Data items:
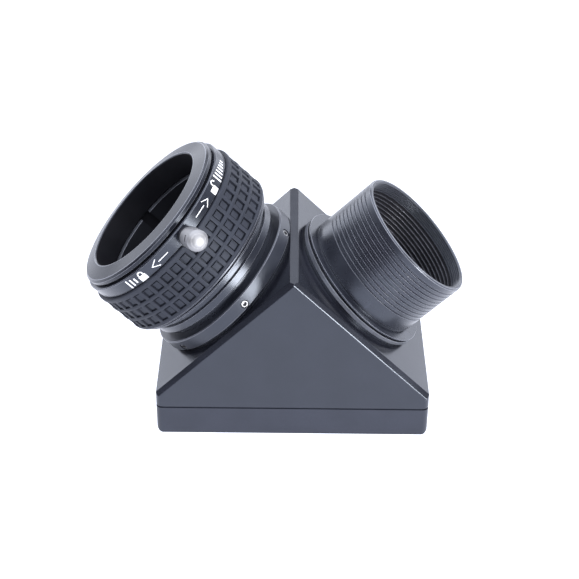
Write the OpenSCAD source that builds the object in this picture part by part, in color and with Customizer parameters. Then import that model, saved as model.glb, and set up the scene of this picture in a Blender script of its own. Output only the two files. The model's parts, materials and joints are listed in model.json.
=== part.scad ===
// Two-inch 90 degree mirror star diagonal with a twist-lock eyepiece clamp.
//
// Frame: millimetres, +Z up. The origin is the centre of the base plate's underside.
// The plain triangular side faces -Y. The eyepiece axis leans to -X, the nosepiece
// axis to +X, both at 45 degrees, and they cross on the mirror's reflecting surface.
//
// On each axis, "station" is the distance outwards from that crossing point.

/* [Housing] */
// Half of the housing's width along X
half_base = 50.5; // [50:0.1:52]
// Depth of the housing along Y
housing_depth = 68.7; // [68:0.1:72]
// Thickness of the base plate
plate_thickness = 11.8; // [11.5:0.1:12]
// Height at which the sloping leg faces begin
leg_foot_z = 17.7; // [17.5:0.1:18.5]
// Height of the mirror's reflecting surface, where the two axes cross
mirror_z = 21.4; // [21:0.1:21.6]
// Wall thickness behind the leg faces
leg_wall = 6; // [5.5:0.1:6]
// Chamfer along the leg faces' long edges
leg_chamfer = 1.7; // [1:0.1:2]
// Half width of the flat land along the ridge between the two leg faces
ridge_land = 1.6; // [1:0.1:1.8]
// Radius of the two edges of that land
ridge_edge_radius = 0.8; // [0.5:0.1:1.5]
// Radius along the outer edge of the leg faces' chamfer
leg_edge_radius = 1.2; // [0.6:0.1:1.5]
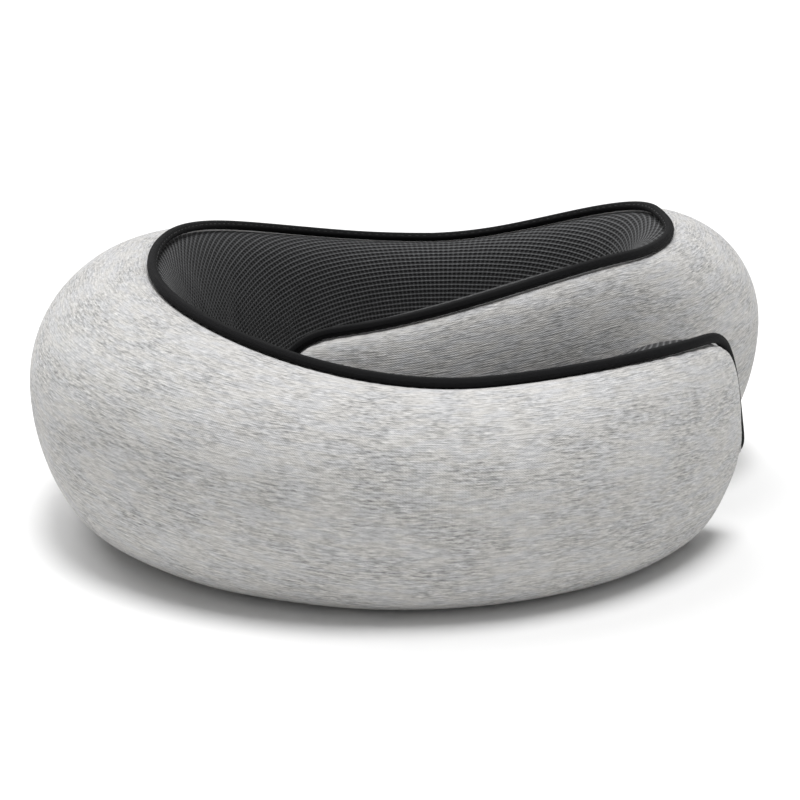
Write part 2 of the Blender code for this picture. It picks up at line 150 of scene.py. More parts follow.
world_links.new(strength.outputs["Result"], backdrop["Strength"])
bpy.context.scene.world = world
bpy.context.scene.view_settings.view_transform = "Standard"
print(len(LAMPS), "broad lamps and a white studio")

# %% [markdown]
# ## The ring as numbers
#
# A place on the pillow is its distance T along the ring's centre line from the middle of the
# nape, negative round to the left arm's tip, and its place round the section there. The centre
# line is the CAD model's, so the soft pieces drop into place. The sections are close to the
# CAD's: the crest line and the arms' rounded ends are moved a little here, so that the binding
# runs where it should on the finished pillow.

# %% The centre line and how the section changes along it
NAPE_ARC = (0.123, 34.0)        # radius in metres and sweep in degrees
LEFT_ARCS = [NAPE_ARC, (0.134, 58.0), (0.075, 34.0), (0.116, 120.0)]
RIGHT_ARCS = [NAPE_ARC, (0.073, 17.0), (0.050, 88.0), (0.164, 56.0)]
NAPE_HEIGHT, WING_HEIGHT = 0.082, 0.108
NAPE_OUT, ARM_OUT = 0.020, 0.026            # centre line to the outer skin
NAPE_IN, WING_IN, ARM_IN = 0.021, 0.021, 0.037      # centre line to the neck side
NAPE_CREST = 0.003                          # how far outwards the crest seam lies
LEFT_WING, LEFT_ARM, RIGHT_WING, RIGHT_BEND = 0.169, 0.387, 0.124, 0.190    # distances from nape
LEFT = {                                    # pairs of distance from the nape and value
    "height": [(0, NAPE_HEIGHT), (LEFT_WING, WING_HEIGHT), (LEFT_ARM, 0.0792), (0.470, 0.0850)],
    "out": [(0, NAPE_OUT), (LEFT_WING, 0.045), (LEFT_ARM, ARM_OUT)],
    "in": [(0, NAPE_IN), (LEFT_WING, WING_IN), (LEFT_ARM, ARM_IN), (0.440, 0.034)],
    "crest": [(0, NAPE_CREST), (LEFT_WING, -0.007), (LEFT_ARM, -0.011), (0.498, 0.018)],
}
RIGHT = {
    "height": [(0, NAPE_HEIGHT), (RIGHT_WING, WING_HEIGHT), (RIGHT_BEND, 0.104),
               (0.335, 0.0805)],
    "out": [(0, NAPE_OUT), (RIGHT_WING, 0.0435), (0.200, ARM_OUT)],
    "in": [(0, NAPE_IN), (RIGHT_WING, WING_IN), (0.250, ARM_IN)],
    "crest": [(0, NAPE_CREST), (RIGHT_WING, -0.003), (RIGHT_BEND, 0.012)],
}
# height of the widest place as a share, squareness of the section, half width of the flat base
BELLY, ROUNDNESS, FLAT_HALF = 0.57, 2.05, 0.008
TIP_ROUNDNESS = 2.6             # squareness of an arm's end: 2 is an ellipse
# rounded end of each arm: length, and where its seams meet as shares of inner width and height
LEFT_TIP, RIGHT_TIP = (0.020, 0.73, 0.42), (0.026, 0.36, 0.46)
RING_CENTRE = np.array([-0.015501, -0.116252, 0.0])
LEFT_END = -sum(radius * math.radians(sweep) for radius, sweep in LEFT_ARCS)
RIGHT_END = sum(radius * math.radians(sweep) for radius, sweep in RIGHT_ARCS)
print("arms reach", round(-LEFT_END * 1000), "and", round(RIGHT_END * 1000), "mm from the nape")


# %% Point, direction and section at T
def along(stations, s):
    """Value at distance s from the nape, easing from station to station."""
    value = stations[0][1]
    for (s0, v0), (s1, v1) in zip(stations, stations[1:]):
        share = min(max((s - s0) / (s1 - s0), 0.0), 1.0)
        value += (v1 - v0) * share * share * (3 - 2 * share)
    return value


def centre_line(t):
    """Point on the centre line at T, and the direction that leads outwards there."""
    side, arcs = (-1, LEFT_ARCS) if t < 0 else (1, RIGHT_ARCS)
    s, x, y, heading = abs(t), 0.0, 0.0, 0.0
    for radius, sweep in arcs:
        step = min(s, radius * math.radians(sweep))
        half = step / (2 * radius)
        chord = 2 * radius * math.sin(half)
        x += chord * math.cos(heading + half)
        y -= chord * math.sin(heading + half)
        heading += 2 * half
        s -= step
    return np.array([side * x, y]), np.array([side * math.sin(heading), math.cos(heading)])


QUARTER = 32                    # points on each quarter of an outline
LOWER_SEAM = 2 * QUARTER + 3 + 7 * QUARTER // 16


def outline(t):
    """The section at T as points (outwards, up): crest, outer side, underside, neck side."""
    half, end = (LEFT, LEFT_END) if t < 0 else (RIGHT, RIGHT_END)
    s = abs(t)
    height, out, inn, crest = (along(half[key], s) for key in ("height", "out", "in", "crest"))
    belly = BELLY * height
    q = np.linspace(0, math.pi / 2, QUARTER + 1)
    rise, fall = np.sin(q) ** (2 / ROUNDNESS), np.cos(q) ** (2 / ROUNDNESS)
    across = np.concatenate([
        crest + (out - crest) * rise,
        FLAT_HALF + (out - FLAT_HALF) * fall[1:],
        [0.65 * FLAT_HALF, -0.65 * FLAT_HALF],
        -FLAT_HALF - (inn - FLAT_HALF) * rise,
        crest - (inn + crest) * fall[1:]])
    up = np.concatenate([
        belly + (height - belly) * fall,
        belly - belly * rise[1:],
        [0.0, 0.0],
        belly - belly * fall,
        belly + (height - belly) * rise[1:]])
    tip_length, tip_out, tip_up = LEFT_TIP if t < 0 else RIGHT_TIP
    into_tip = min(max((s - (abs(end) - tip_length)) / tip_length, 0.0), 1.0)
    size = (1 - into_tip ** TIP_ROUNDNESS) ** (1 / TIP_ROUNDNESS)
    tip = np.array([tip_out * inn, tip_up * height])
    return tip + (np.stack([across, up], 1) - tip) * size


# %% [markdown]
# ## The cage
#
# All soft pieces come from one quad grid wrapped round the ring: rows run along it and columns
# run round the section, from the crest seam over the outer side and underside to the lower
# seam, and up the neck side back to the crest. Even squares of about 6 mm suit both the cloth
# solver and Subdivision Surface. At an arm's tip the rows close up until they meet in a point.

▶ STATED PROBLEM
Go through the records above and set each one down exactly, please.

▶ WRITTEN RESPONSE
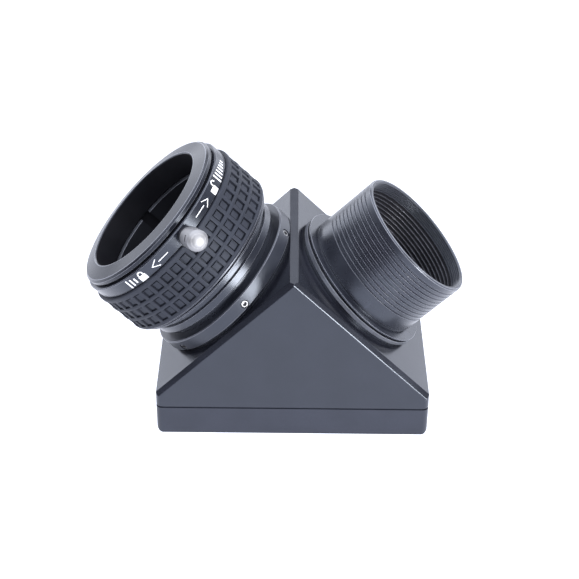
Write the OpenSCAD source that builds the object in this picture part by part, in color and with Customizer parameters. Then import that model, saved as model.glb, and set up the scene of this picture in a Blender script of its own. Output only the two files. The model's parts, materials and joints are listed in model.json.
=== part.scad ===
// Two-inch 90 degree mirror star diagonal with a twist-lock eyepiece clamp.
//
// Frame: millimetres, +Z up. The origin is the centre of the base plate's underside.
// The plain triangular side faces -Y. The eyepiece axis leans to -X, the nosepiece
// axis to +X, both at 45 degrees, and they cross on the mirror's reflecting surface.
//
// On each axis, "station" is the distance outwards from that crossing point.

/* [Housing] */
// Half of the housing's width along X
half_base = 50.5; // [50:0.1:52]
// Depth of the housing along Y
housing_depth = 68.7; // [68:0.1:72]
// Thickness of the base plate
plate_thickness = 11.8; // [11.5:0.1:12]
// Height at which the sloping leg faces begin
leg_foot_z = 17.7; // [17.5:0.1:18.5]
// Height of the mirror's reflecting surface, where the two axes cross
mirror_z = 21.4; // [21:0.1:21.6]
// Wall thickness behind the leg faces
leg_wall = 6; // [5.5:0.1:6]
// Chamfer along the leg faces' long edges
leg_chamfer = 1.7; // [1:0.1:2]
// Half width of the flat land along the ridge between the two leg faces
ridge_land = 1.6; // [1:0.1:1.8]
// Radius of the two edges of that land
ridge_edge_radius = 0.8; // [0.5:0.1:1.5]
// Radius along the outer edge of the leg faces' chamfer
leg_edge_radius = 1.2; // [0.6:0.1:1.5]
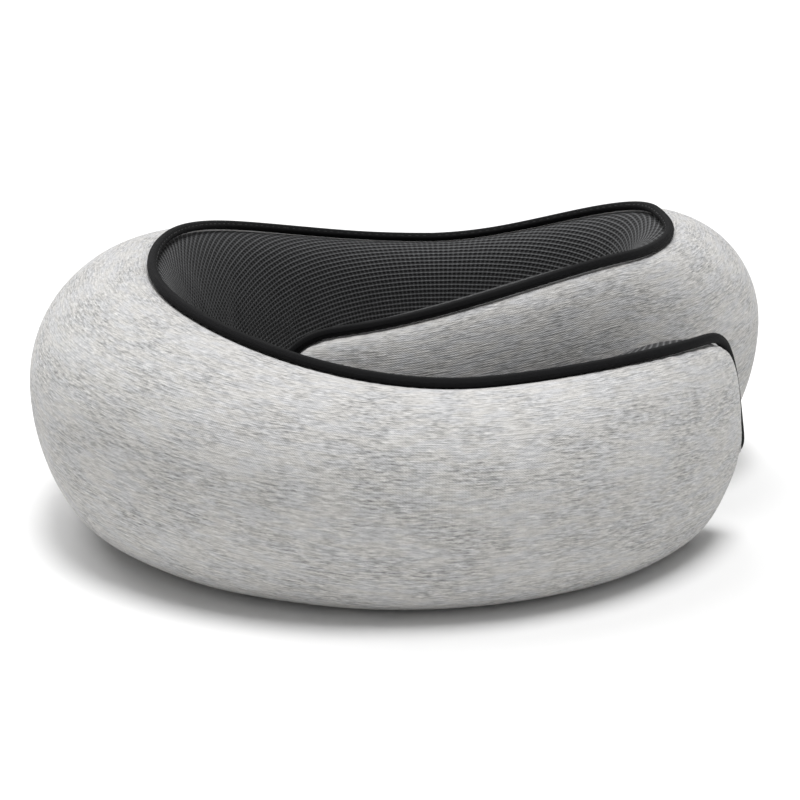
Write part 2 of the Blender code for this picture. It picks up at line 150 of scene.py. More parts follow.
world_links.new(strength.outputs["Result"], backdrop["Strength"])
bpy.context.scene.world = world
bpy.context.scene.view_settings.view_transform = "Standard"
print(len(LAMPS), "broad lamps and a white studio")

# %% [markdown]
# ## The ring as numbers
#
# A place on the pillow is its distance T along the ring's centre line from the middle of the
# nape, negative round to the left arm's tip, and its place round the section there. The centre
# line is the CAD model's, so the soft pieces drop into place. The sections are close to the
# CAD's: the crest line and the arms' rounded ends are moved a little here, so that the binding
# runs where it should on the finished pillow.

# %% The centre line and how the section changes along it
NAPE_ARC = (0.123, 34.0)        # radius in metres and sweep in degrees
LEFT_ARCS = [NAPE_ARC, (0.134, 58.0), (0.075, 34.0), (0.116, 120.0)]
RIGHT_ARCS = [NAPE_ARC, (0.073, 17.0), (0.050, 88.0), (0.164, 56.0)]
NAPE_HEIGHT, WING_HEIGHT = 0.082, 0.108
NAPE_OUT, ARM_OUT = 0.020, 0.026            # centre line to the outer skin
NAPE_IN, WING_IN, ARM_IN = 0.021, 0.021, 0.037      # centre line to the neck side
NAPE_CREST = 0.003                          # how far outwards the crest seam lies
LEFT_WING, LEFT_ARM, RIGHT_WING, RIGHT_BEND = 0.169, 0.387, 0.124, 0.190    # distances from nape
LEFT = {                                    # pairs of distance from the nape and value
    "height": [(0, NAPE_HEIGHT), (LEFT_WING, WING_HEIGHT), (LEFT_ARM, 0.0792), (0.470, 0.0850)],
    "out": [(0, NAPE_OUT), (LEFT_WING, 0.045), (LEFT_ARM, ARM_OUT)],
    "in": [(0, NAPE_IN), (LEFT_WING, WING_IN), (LEFT_ARM, ARM_IN), (0.440, 0.034)],
    "crest": [(0, NAPE_CREST), (LEFT_WING, -0.007), (LEFT_ARM, -0.011), (0.498, 0.018)],
}
RIGHT = {
    "height": [(0, NAPE_HEIGHT), (RIGHT_WING, WING_HEIGHT), (RIGHT_BEND, 0.104),
               (0.335, 0.0805)],
    "out": [(0, NAPE_OUT), (RIGHT_WING, 0.0435), (0.200, ARM_OUT)],
    "in": [(0, NAPE_IN), (RIGHT_WING, WING_IN), (0.250, ARM_IN)],
    "crest": [(0, NAPE_CREST), (RIGHT_WING, -0.003), (RIGHT_BEND, 0.012)],
}
# height of the widest place as a share, squareness of the section, half width of the flat base
BELLY, ROUNDNESS, FLAT_HALF = 0.57, 2.05, 0.008
TIP_ROUNDNESS = 2.6             # squareness of an arm's end: 2 is an ellipse
# rounded end of each arm: length, and where its seams meet as shares of inner width and height
LEFT_TIP, RIGHT_TIP = (0.020, 0.73, 0.42), (0.026, 0.36, 0.46)
RING_CENTRE = np.array([-0.015501, -0.116252, 0.0])
LEFT_END = -sum(radius * math.radians(sweep) for radius, sweep in LEFT_ARCS)
RIGHT_END = sum(radius * math.radians(sweep) for radius, sweep in RIGHT_ARCS)
print("arms reach", round(-LEFT_END * 1000), "and", round(RIGHT_END * 1000), "mm from the nape")


# %% Point, direction and section at T
def along(stations, s):
    """Value at distance s from the nape, easing from station to station."""
    value = stations[0][1]
    for (s0, v0), (s1, v1) in zip(stations, stations[1:]):
        share = min(max((s - s0) / (s1 - s0), 0.0), 1.0)
        value += (v1 - v0) * share * share * (3 - 2 * share)
    return value


def centre_line(t):
    """Point on the centre line at T, and the direction that leads outwards there."""
    side, arcs = (-1, LEFT_ARCS) if t < 0 else (1, RIGHT_ARCS)
    s, x, y, heading = abs(t), 0.0, 0.0, 0.0
    for radius, sweep in arcs:
        step = min(s, radius * math.radians(sweep))
        half = step / (2 * radius)
        chord = 2 * radius * math.sin(half)
        x += chord * math.cos(heading + half)
        y -= chord * math.sin(heading + half)
        heading += 2 * half
        s -= step
    return np.array([side * x, y]), np.array([side * math.sin(heading), math.cos(heading)])


QUARTER = 32                    # points on each quarter of an outline
LOWER_SEAM = 2 * QUARTER + 3 + 7 * QUARTER // 16


def outline(t):
    """The section at T as points (outwards, up): crest, outer side, underside, neck side."""
    half, end = (LEFT, LEFT_END) if t < 0 else (RIGHT, RIGHT_END)
    s = abs(t)
    height, out, inn, crest = (along(half[key], s) for key in ("height", "out", "in", "crest"))
    belly = BELLY * height
    q = np.linspace(0, math.pi / 2, QUARTER + 1)
    rise, fall = np.sin(q) ** (2 / ROUNDNESS), np.cos(q) ** (2 / ROUNDNESS)
    across = np.concatenate([
        crest + (out - crest) * rise,
        FLAT_HALF + (out - FLAT_HALF) * fall[1:],
        [0.65 * FLAT_HALF, -0.65 * FLAT_HALF],
        -FLAT_HALF - (inn - FLAT_HALF) * rise,
        crest - (inn + crest) * fall[1:]])
    up = np.concatenate([
        belly + (height - belly) * fall,
        belly - belly * rise[1:],
        [0.0, 0.0],
        belly - belly * fall,
        belly + (height - belly) * rise[1:]])
    tip_length, tip_out, tip_up = LEFT_TIP if t < 0 else RIGHT_TIP
    into_tip = min(max((s - (abs(end) - tip_length)) / tip_length, 0.0), 1.0)
    size = (1 - into_tip ** TIP_ROUNDNESS) ** (1 / TIP_ROUNDNESS)
    tip = np.array([tip_out * inn, tip_up * height])
    return tip + (np.stack([across, up], 1) - tip) * size


# %% [markdown]
# ## The cage
#
# All soft pieces come from one quad grid wrapped round the ring: rows run along it and columns
# run round the section, from the crest seam over the outer side and underside to the lower
# seam, and up the neck side back to the crest. Even squares of about 6 mm suit both the cloth
# solver and Subdivision Surface. At an arm's tip the rows close up until they meet in a point.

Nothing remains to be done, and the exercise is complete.